The index of services figures surprised to the upside, growing 0.4% on the month instead of slowing from 0.2% to 0.1%. The three months to June saw the UK’s most important sector expand 0.6%, instead of slowing from 0.5% growth to 0.3%.
Office for National Statistics (ONS) Head of GDP, Darren Morgan, explained;
‘Despite some very weak indicators appearing in the immediate aftermath of the referendum, estimates gathered by ONS from more than 23,000 firms now suggest that the services sector – which accounts for three quarters of the economy – in fact grew strongly in July.’
Chancellor Philip Hammond was also pleased with the data, commenting;
‘We want to build on this strength as we forge a new relationship with the EU and deliver an economy that works for all. The UK is well-positioned to deal with the challenges, and take advantage of the opportunities, that lie ahead.’
Deutsche Bank Fears Overshadow Eurozone Inflation Growth; Euro Weakens
While Friday’s Eurozone data was mixed overall, some strong positives shone through. German retail sales declined on the month in August at a faster-than-expected pace, but grew by more-than double the rate forecast on an annualised basis.
While Eurozone unemployment failed to edge lower to 10% as predicted, the current level of 10.1% still represents the lowest rate of joblessness in five years.
Meanwhile, the latest consumer price indices showed that the overall pace of inflation doubled in September as forecast, rising from 0.2% to 0.4%; the fastest pace in two years.
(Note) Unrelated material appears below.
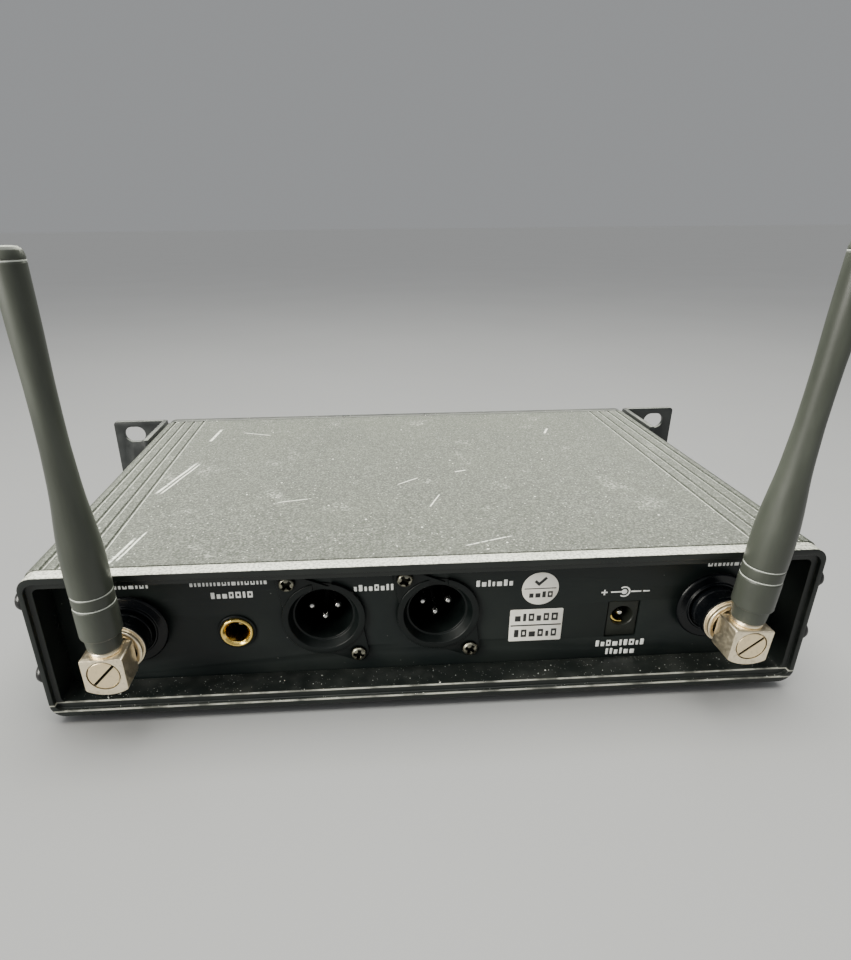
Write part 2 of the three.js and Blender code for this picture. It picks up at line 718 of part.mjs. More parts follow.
function addElectronics(unit) {
  const boardEdge = HALF_WIDTH - SIDE_WALL - GAP;
  const boardRange = [BOARD_TOP - BOARD_THICKNESS, BOARD_TOP];
  place(unit, 'main_board', box([-boardEdge, boardEdge], [-54, 52], boardRange), 'board');
  place(unit, 'radio_can_a', radioCan(-68), 'tinplate');
  place(unit, 'radio_can_b', radioCan(68), 'tinplate');
  place(unit, 'regulator_heatsink', heatsinkGeometry(), 'aluminium');
  place(unit, 'coax_a', coaxGeometry('a'), 'greyCable');
  place(unit, 'coax_b', coaxGeometry('b'), 'greyCable');
  place(unit, 'ribbon_cable', ribbonGeometry(), 'greyCable');
  place(unit, 'front_board', frontBoardGeometry(), 'board');
}

// ---------------------------------------------------------------- front controls

function addPowerSwitch(unit) {
  const flangeFront = FASCIA_Y + FASCIA_THICKNESS + GAP;
  const travel = 2.5;
  const plungerEnd = flangeFront + 1 + travel + 0.3;
  const button = join(
    alongY(roundedRect(13.2, 8.2, 1.9), FASCIA_Y - 4, flangeFront + 0.5),
    alongY(roundedRect(15.4, 10.4, 1.9), flangeFront, flangeFront + 1),
    bar(1.6, flangeFront + 0.5, plungerEnd, 0, 0, 12),
  );
  place(unit, 'power_button', button, 'blackPlastic').position.x = POWER_X;
  const bodyFront = plungerEnd - 0.2;
  const bodyRear = FRONT_BOARD_Y - 0.1;
  const body = cut(
    box(around(0, 12), [bodyFront, bodyRear], around(0, 9)),
    bar(2, bodyFront - 1, plungerEnd + travel + 0.3, 0, 0, 12),
  );
  place(unit, 'power_switch', body, 'blackPlastic').position.x = POWER_X;
}

function addVolumeControl(unit, channel) {
  const control = new THREE.Group();
  control.position.x = KNOB_X[channel];
  unit.add(control);
  const potRear = FRONT_BOARD_Y - 0.1;
  const potFront = FASCIA_Y + FASCIA_THICKNESS + 0.6;
  const bushingFront = FASCIA_Y - 2.6;
  const shaftRear = potRear - 1;
  const pot = cut(
    join(
      box(around(0, 11), [potFront, potRear], around(0, 11)),
      bar(3.4, bushingFront, potFront + 0.5),
    ),
    bar(2.9, bushingFront - 1, shaftRear + GAP, 0, 0, 20),
  );
  place(control, `volume_pot_${channel}`, pot, 'blackPlastic');

  const shaftFront = KNOB_FRONT_Y + 5;
  const shaft = bar(2.6, shaftFront, shaftRear, 0, 0, 20);
  place(control, `volume_shaft_${channel}`, shaft, 'aluminium');

  const skirt = FASCIA_Y - 1.2;
  const web = FASCIA_Y - 3.4;
  const profile = [
    [0, KNOB_FRONT_Y], [6, KNOB_FRONT_Y], [6.8, KNOB_FRONT_Y + 0.8], [7.5, skirt],
    [5.4, skirt], [5.4, web], [2.9, web], [2.9, shaftFront - GAP], [0, shaftFront - GAP],
  ];
  const pointer = box([-0.5, 0.5], [KNOB_FRONT_Y - 1, KNOB_FRONT_Y + 0.6], [2, 8]);
  place(control, `volume_knob_${channel}`, cut(turned(profile), pointer), 'blackPlastic');
}

// ---------------------------------------------------------------- assembly

const receiver = new THREE.Group();
const unit = new THREE.Group();
unit.position.z = FOOT_HEIGHT + HALF_HEIGHT;
receiver.add(unit);

addCase(unit);
addRearBezel(unit);
addRearPanel(unit);
addFrontBezel(unit);
addFascia(unit);
addRackEars(unit);
addLineJack(unit);
addPowerInlet(unit);
addElectronics(unit);
addPowerSwitch(unit);
for (const channel of ['a', 'b']) {
  addXlr(unit, channel);
  addAntenna(unit, channel);
  addVolumeControl(unit, channel);
}

export default receiver;
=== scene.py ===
"""A half-rack wireless receiver seen from behind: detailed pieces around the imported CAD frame.

Builders take millimetres in the row frame: X across, +Y out of the rear panel, +Z up.
"""
import math
import random

import bmesh
import bpy
from mathutils import Matrix, Vector


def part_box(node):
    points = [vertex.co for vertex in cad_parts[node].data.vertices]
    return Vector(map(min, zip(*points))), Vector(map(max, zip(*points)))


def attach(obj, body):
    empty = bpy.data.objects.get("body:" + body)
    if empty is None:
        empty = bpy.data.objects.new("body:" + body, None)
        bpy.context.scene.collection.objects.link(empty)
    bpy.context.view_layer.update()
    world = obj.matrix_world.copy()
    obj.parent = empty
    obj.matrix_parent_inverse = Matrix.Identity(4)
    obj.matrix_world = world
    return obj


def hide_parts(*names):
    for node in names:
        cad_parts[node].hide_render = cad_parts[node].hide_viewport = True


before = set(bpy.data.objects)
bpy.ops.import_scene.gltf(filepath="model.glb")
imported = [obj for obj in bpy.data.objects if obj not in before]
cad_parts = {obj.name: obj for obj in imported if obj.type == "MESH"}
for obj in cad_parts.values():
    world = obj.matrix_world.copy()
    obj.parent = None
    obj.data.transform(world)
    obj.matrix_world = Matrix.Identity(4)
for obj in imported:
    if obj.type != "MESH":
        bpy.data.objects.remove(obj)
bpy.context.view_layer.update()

MM = 0.001
QUARTER = math.pi / 2
CHANNELS = ("a", "b")
SIDE = {"a": -1, "b": 1}

# ---- Places, from the frame


def node_box(node):
    low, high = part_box(node)
    return low / MM, high / MM


def node_centre(node):
    low, high = node_box(node)
    return (low + high) / 2


def middle_xz(node):
    low, high = node_box(node)
    return (low.x + high.x) / 2, (low.z + high.z) / 2


BEZEL_LOW, BEZEL_HIGH = node_box("rear_bezel")
HALF_W = BEZEL_HIGH.x
HALF_H = (BEZEL_HIGH.z - BEZEL_LOW.z) / 2
MID_Z = (BEZEL_HIGH.z + BEZEL_LOW.z) / 2
REAR_Y = BEZEL_HIGH.y
FRONT_Y = node_box("front_bezel")[0].y
PANEL_Y = node_box("rear_panel")[1].y
SHELL_END = node_box("case_top")[1].y
XLR_RISE = 0.3
XLR_AT = {c: Vector((node_centre(f"xlr_{c}_insert").x, 0, MID_Z + XLR_RISE)) for c in CHANNELS}
XLR_SCREW_X, XLR_SCREW_Z = 9.5, 12
PIN_REACH = 3.81
BNC_X = {c: node_centre(f"bnc_{c}_socket").x for c in CHANNELS}
TILT = {"a": math.radians(-3.5), "b": math.radians(1)}
ELBOW_REAR = node_box("antenna_b_cap")[1].y
WHIP_Y = node_centre("antenna_b_whip").y
BLOCK_TOP = 4.6
FASCIA_Y = node_box("front_panel")[0].y

# ---- Camera, light, floor

CAMERA_AT = Vector((17.88, REAR_Y + 136.36, BEZEL_LOW.z + 123.95))
CAMERA_YAW = math.radians(3.137)
CAMERA_PITCH = math.radians(22.568)
CAMERA_ROLL = math.radians(-0.578)
FOCAL_MM = 22.96
LENS_SHIFT = (0.0329, 0.0018)


def add_object(name, data):
    thing = bpy.data.objects.new(name, data)
    bpy.context.scene.collection.objects.link(thing)
    return thing


def add_camera():
    """The photo's camera, worked out from the object's own straight edges."""
    data = bpy.data.cameras.new("photo_camera")
    data.sensor_width = 36
    data.lens = FOCAL_MM
    data.shift_x, data.shift_y = LENS_SHIFT
    data.clip_start = 0.01
    camera = add_object("photo_camera", data)
    forward = Vector((-math.sin(CAMERA_YAW) * math.cos(CAMERA_PITCH),
                      -math.cos(CAMERA_YAW) * math.cos(CAMERA_PITCH),
                      -math.sin(CAMERA_PITCH)))
    level = Vector((-math.cos(CAMERA_YAW), math.sin(CAMERA_YAW), 0))
    up = level.cross(forward)
    right = math.cos(CAMERA_ROLL) * level + math.sin(CAMERA_ROLL) * up
    up = math.cos(CAMERA_ROLL) * up - math.sin(CAMERA_ROLL) * level
    turn = Matrix((right, up, -forward)).transposed().to_4x4()
    camera.matrix_world = Matrix.Translation(CAMERA_AT * MM) @ turn
    bpy.context.scene.camera = camera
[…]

However, the core index – which measures price growth without volatile distorting categories such as food and energy included – remained at 0.8% rather than inching up to 0.9%.
Regardless, the growth in the non-core index will be a major relief to the European Central Bank (ECB) whose chief Mario Draghi recently commented that policymakers were running out of room regarding traditional stimulus measures. However, the news failed to boost Euro exchange rates. The continuing market speculation regarding the fate of Deutsche Bank continued to weigh on the common currency, overriding the positive impact of strong inflationary pressures; something investors have been waiting to see for some time now.
Speaking on Friday, Financial Analyst Connor Campbell explained;
‘After a couple of days of relief the markets are back in the red, with Deutsche Bank continuing to position itself as the number one worry for investors. A Bloomberg report yesterday evening claiming that 10 hedge funds had reduced their exposure to the German financial firm has sparked the latest round of heavy losses, with Deutsche Bank dropping between -9% after the bell. That drop has seen the bank dip below €10, effectively its worst price in 30 years.’
As a result the Euro Pound (EUR GBP) exchange rate slumped -0.5%.
Pound Euro (GBP EUR) Exchange Rate Forecast; Manufacturing PMI to Drive Sterling Movement
The latest Markit manufacturing PMI for the UK is due out tomorrow. Forecasts are for the index to weaken back from 53.3 to 52.1. While this suggests growth pressures are easing, markets may interpret this as merely part of a slowing pendulum effect after the sector’s strong rebound following a post-referendum slump.
The Eurozone also sees the release of several Markit PMIs, although given that the measures for France, Germany and the Eurozone as a whole are all finalised measures, these are unlikely to generate many Euro surprises. Banking fears are more likely to control currency movements than the day’s low impact data.
Pound Euro (GBP EUR) Conversion Rates
The Pound Euro (GBP EUR) exchange rate was trending between 1.1541 and 1.1622 during Friday’s European session. The Euro Pound (EUR GBP) exchange rate traded between 0.8603 and 0.8662.